___ Collected material ___

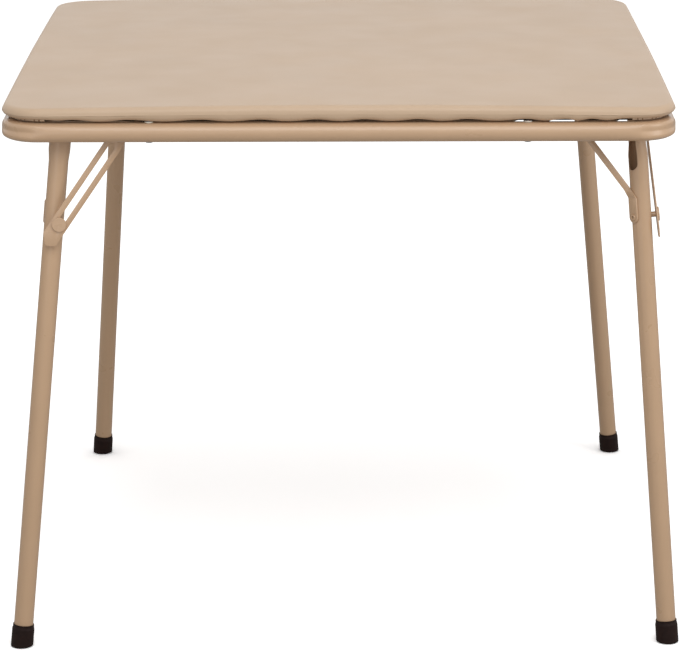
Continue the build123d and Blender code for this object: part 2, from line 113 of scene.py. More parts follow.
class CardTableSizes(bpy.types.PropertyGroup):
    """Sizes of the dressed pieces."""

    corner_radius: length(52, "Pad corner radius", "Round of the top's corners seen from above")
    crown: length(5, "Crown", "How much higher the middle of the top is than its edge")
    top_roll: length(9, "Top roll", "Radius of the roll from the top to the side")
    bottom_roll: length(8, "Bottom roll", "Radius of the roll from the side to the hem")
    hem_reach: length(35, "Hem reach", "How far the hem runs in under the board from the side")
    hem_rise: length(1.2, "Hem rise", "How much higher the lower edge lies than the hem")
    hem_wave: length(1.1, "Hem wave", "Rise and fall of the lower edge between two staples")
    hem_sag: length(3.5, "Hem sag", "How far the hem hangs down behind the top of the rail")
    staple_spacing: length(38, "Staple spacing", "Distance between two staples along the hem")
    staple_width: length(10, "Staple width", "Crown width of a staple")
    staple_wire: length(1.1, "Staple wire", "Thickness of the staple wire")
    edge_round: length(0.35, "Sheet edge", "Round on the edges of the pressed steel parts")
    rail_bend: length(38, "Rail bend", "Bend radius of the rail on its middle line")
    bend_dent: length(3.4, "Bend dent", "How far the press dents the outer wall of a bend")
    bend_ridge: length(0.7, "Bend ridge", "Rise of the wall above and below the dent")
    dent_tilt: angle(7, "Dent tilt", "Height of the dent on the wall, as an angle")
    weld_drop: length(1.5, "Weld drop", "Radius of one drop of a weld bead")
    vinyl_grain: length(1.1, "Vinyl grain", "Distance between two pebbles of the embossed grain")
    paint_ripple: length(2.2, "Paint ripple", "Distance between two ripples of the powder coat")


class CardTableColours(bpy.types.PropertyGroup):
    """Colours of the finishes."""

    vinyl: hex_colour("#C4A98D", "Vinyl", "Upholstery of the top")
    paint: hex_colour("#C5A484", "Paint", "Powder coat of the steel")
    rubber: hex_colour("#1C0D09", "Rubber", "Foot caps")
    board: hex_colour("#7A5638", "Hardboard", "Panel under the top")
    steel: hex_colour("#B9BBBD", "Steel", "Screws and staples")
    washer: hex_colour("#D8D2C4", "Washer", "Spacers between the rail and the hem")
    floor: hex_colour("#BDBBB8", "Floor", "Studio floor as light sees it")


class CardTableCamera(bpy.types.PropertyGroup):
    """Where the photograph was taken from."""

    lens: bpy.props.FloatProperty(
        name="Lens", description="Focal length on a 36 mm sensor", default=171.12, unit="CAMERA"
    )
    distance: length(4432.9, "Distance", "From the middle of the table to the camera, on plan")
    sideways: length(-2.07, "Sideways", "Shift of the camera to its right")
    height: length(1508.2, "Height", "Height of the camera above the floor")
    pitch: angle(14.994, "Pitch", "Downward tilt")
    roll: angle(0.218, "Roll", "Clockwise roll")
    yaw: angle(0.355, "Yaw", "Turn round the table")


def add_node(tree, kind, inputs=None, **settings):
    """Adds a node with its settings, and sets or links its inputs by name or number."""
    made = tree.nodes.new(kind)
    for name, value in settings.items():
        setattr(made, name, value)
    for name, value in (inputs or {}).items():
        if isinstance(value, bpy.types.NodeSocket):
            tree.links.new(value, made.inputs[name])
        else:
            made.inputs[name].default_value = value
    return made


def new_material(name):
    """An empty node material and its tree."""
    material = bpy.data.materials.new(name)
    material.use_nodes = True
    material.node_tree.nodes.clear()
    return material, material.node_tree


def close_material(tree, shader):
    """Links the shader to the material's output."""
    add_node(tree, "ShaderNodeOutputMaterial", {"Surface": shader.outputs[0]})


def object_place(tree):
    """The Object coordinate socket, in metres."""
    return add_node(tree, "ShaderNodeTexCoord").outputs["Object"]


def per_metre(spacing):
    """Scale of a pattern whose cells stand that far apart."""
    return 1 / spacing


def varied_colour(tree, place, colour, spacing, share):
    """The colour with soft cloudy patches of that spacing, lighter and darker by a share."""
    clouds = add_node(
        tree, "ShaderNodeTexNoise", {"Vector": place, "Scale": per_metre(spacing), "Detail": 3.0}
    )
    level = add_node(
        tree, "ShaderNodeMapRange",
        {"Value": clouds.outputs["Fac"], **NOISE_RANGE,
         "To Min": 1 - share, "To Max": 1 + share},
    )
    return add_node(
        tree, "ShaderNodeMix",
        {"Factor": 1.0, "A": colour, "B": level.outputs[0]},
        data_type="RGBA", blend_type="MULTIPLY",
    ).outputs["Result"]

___

#### [What you have to do]
Give the number of lines above in which the word "parts" occurs, with nothing else.

#### [Result of the exercise]
2